Ratajczaks schwuler Parteifreund Chris Bollenbach verpasste hingegen den Wiedereinzug. Er scheiterte als Direktkandidat im Wahlkreis Herford II., auch sein eigentlich guter CDU-Listenplatz 20 nutzte ihm nichts, da die Union sämtliche Sitze in Wahlkreisen errungen hat. Der verpartnerte Bollenbach saß seit 2005 im Landtag, fiel jedoch kaum auf. Weder auf seiner privaten Homepage noch auf der Landtags-Webseite gibt es einen Hinweis auf seinen Familienstand.
Nicht gereicht hat es auch für Schwuso-Landeschef Dirk Jehle, der als Direktkandidat im Wahlkreis Düsseldorf III angetreten war. Mit 34,3% landete er 4,9 Prozentpunkte hinter dem CDU-Bewerber. Sein Landeslisten-Platz 74 galt von vorn herein als aussichtslos.
Vergeblich Hoffnungen auf das allererste grüne Direkmandat machte sich - trotz sicheren Listenplatzes - der Landesvorsitzende Arndt Klocke. Er trat im Wahlkreis Köln III an, zu dem unter anderem die Szene-Stadtteile Ehrenfeld und Nippes gehören. Vor fünf Jahren erzielte er hier mit 18.9% das landesweit beste Einzelergebnis der Grünen, diesmal kam er sogar auf 25,3% - blieb aber 12,3 Punkte hinter dem SPD-Kandidaten Martin Börschel.

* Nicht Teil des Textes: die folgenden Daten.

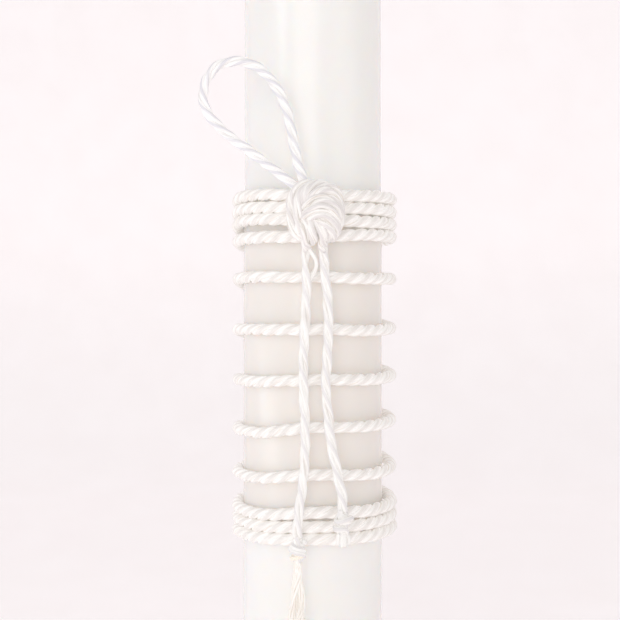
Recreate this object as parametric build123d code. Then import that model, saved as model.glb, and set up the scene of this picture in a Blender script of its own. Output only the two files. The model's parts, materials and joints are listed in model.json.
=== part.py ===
from build123d import *
import math
import os

# A tall pillar candle wound with a twisted satin cord, and a bow of the same cord tied over its top band.
# +Z is up, the foot's centre is the origin, and the bow is on the -Y side. Sizes are in millimetres.

# ---- wax, wick and sustainer ----
candle_diameter = 50.0
candle_height = 300.0
dip_thickness = 0.4          # the lower part carries one more coat of wax than the upper part
rim_radius = 3.0
foot_chamfer = 1.0
wick_diameter = 2.6
wick_length_above_wax = 14.0
sustainer_diameter = 20.0
sustainer_thickness = 0.5
sustainer_neck_diameter = 5.0
sustainer_neck_height = 6.0
foot_recess_depth = 1.2
foot_recess_clearance = 0.5

# ---- cord ----
cord_diameter = 4.0          # pulled round the wax
slack_cord_diameter = 3.6    # the same cord hanging by its own weight
wrap_slack = 0.6             # the turns touch the wax on the left and stand off it on the right
top_turn_z = 208.1
top_band_gaps = (0.05, 0.1, 1.45)
open_pitches = (13.8, 17.6, 17.0, 16.1, 16.0, 12.7)
bottom_band_gaps = (0.9, 0.15)
even_fall = 0.15             # share of a turn's fall that is spread all round
top_band_fall = (60, 150)    # the rest of it lies between these angles, clockwise from the front
open_fall = (75, 262)
bottom_band_fall = (110, 250)
arc_step = 45.0

# ---- bow ----
knot_width = 19.4
knot_height = 21.7
knot_depth = 14.0
knot_edge_radius = 6.0
knot_offset_x = 0.7
knot_offset_z = 0.7          # above the middle of the top band
seat_gap = 0.02
moving_gap = 0.3
loop_root_angle = 123.5
loop_root_radius = 3.6
loop_root_lift = 1.3         # the root's centre stands this far out of the knot
loop_depth = 5.4             # from the front of the turns to the loop's centreline
tail_stand_off = 1.2         # the tails leave the knot this far off the turns and fall back on them
left_tail_x = -2.1
right_tail_x = 3.2

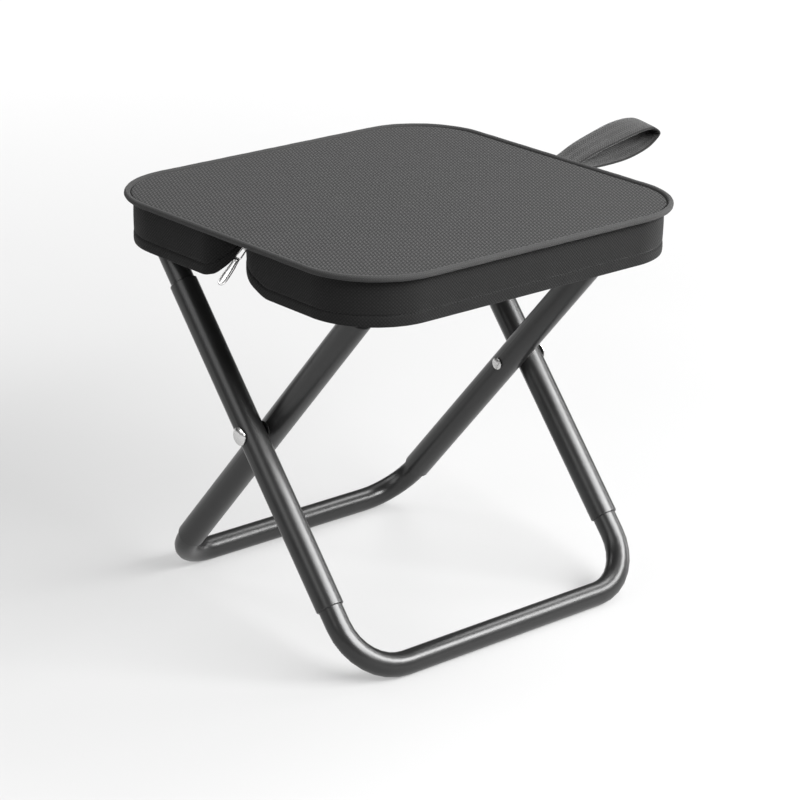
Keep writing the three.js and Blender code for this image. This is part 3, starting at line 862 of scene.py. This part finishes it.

Bei den anderen Parteien wurden keine offen schwul-lesbischen Abgeordneten bekannt. Die Linke setzte ihren Vorzeige-Schwulen, den Düsseldorfer Ratsherren Frank Laubenburg, nur auf Listenplatz 18. Ebenso aussichtslos war der Einzug in den Landtag für Anselm Riddermann, der im Wahlkreis Köln I für die FDP um ein Direktmandat kämpfte.